Caunter and Weinberger (1988) determined a half-life of about 31 hours for fenitrothion in the light in the laboratory, with photodegradation apparently being the major removal process. In the presence of algae, under similar conditions, the half-life was only about 16 hours. Sorption to the algae, and possibly also enhanced photodegradation following sorption, were responsible for this higher rate of loss.

Sorption to aquatic sediments (and soils) is directly related to their organic content and so varies between sites. Weinberger et al (1982a) considered sediments to be a major sink for fenitrothion in lake microcosms in both the laboratory and the field.

Effects on the marine environment

Toxicity to marine organisms

An exhaustive literature review on the toxicity of fenitrothion to marine organisms has not been carried out for the purposes of this profile. The information provided in this section is taken from existing review documents (Hedgecott 1996). The most sensitive groups of organisms have been identified.

Invertebrates

Persoone et al (1985) concluded that saltwater and freshwater crustaceans had similar sensitivities to fenitrothion, although this conclusion was based on limited data. Data suggesting similar sensitivities of fish were somewhat more extensive. There are too few recent data to assess the validity of these conclusions. However, Hedgecott (1996) concluded that data from laboratory studies indicated that certain species of arthropods were more sensitive to fenitrothion than any other tested freshwater organisms.

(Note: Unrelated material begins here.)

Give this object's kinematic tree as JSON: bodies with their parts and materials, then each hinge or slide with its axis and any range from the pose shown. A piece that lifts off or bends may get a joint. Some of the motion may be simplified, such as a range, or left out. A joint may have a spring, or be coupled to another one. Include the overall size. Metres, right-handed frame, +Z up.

For the tiger shrimp Pennies japonicus Kobayashi et al (1985) obtained 50% survival times of approximately 24 hours at 1 µg l-1 and 10 hours at 2 µg l-1. Mayer (1987) reported an EC50 of 1.5 µg l-1 for mobility of brown shrimps Pennies aztecus. For molluscs, Mayer (1987) reported a 96 hour EC50 of 450 µg l-1 for shell deposition in juvenile oysters Crassostrea virginica.

Fish

Takimoto et al (1987) estimated 96 hour LC50s of 2.1 mg l-1 and 2.6 mg l-1 for adult killifish Oryzias latipes and mullet Mugil cephalus respectively when acclimated to and exposed in water of 23 ppt salinity. Equivalent LC50s in freshwater were similar, at 3.5 and 2.6 mg l-1 respectively.

Bioaccumulation

Hedgecott et al (196) observed low to moderate bioaccumulation in marine organisms.

The data on bioaccumulation of fenitrothion by marine organisms suggest similar levels as those in freshwater organisms, with BCFs of 179 and 303 for fish and 139 for the tiger shrimp (Takimoto et al 1987, Kobayashi et al 1985). Although the shrimp BCF is higher than the figures for similar freshwater invertebrates, the difference is not large. McLeese et al (1979) noted that uptake rates by soft-shelled clams Mya arenaria and mussels Mytilus edulis were quite low and excretion rates quite high. The authors suggested that water concentrations below 0.01 mg l-1 were unlikely to result in significant contamination of tissues of these organisms.

Potential effects on interest features of European marine sites

Potential effects include:

  • acute toxicity to invertebrates and fish at concentrations above the EQS of 0.01 mg l-1 (annual average) and 0.25 mg l-1 (maximum allowable concentration) in the water column.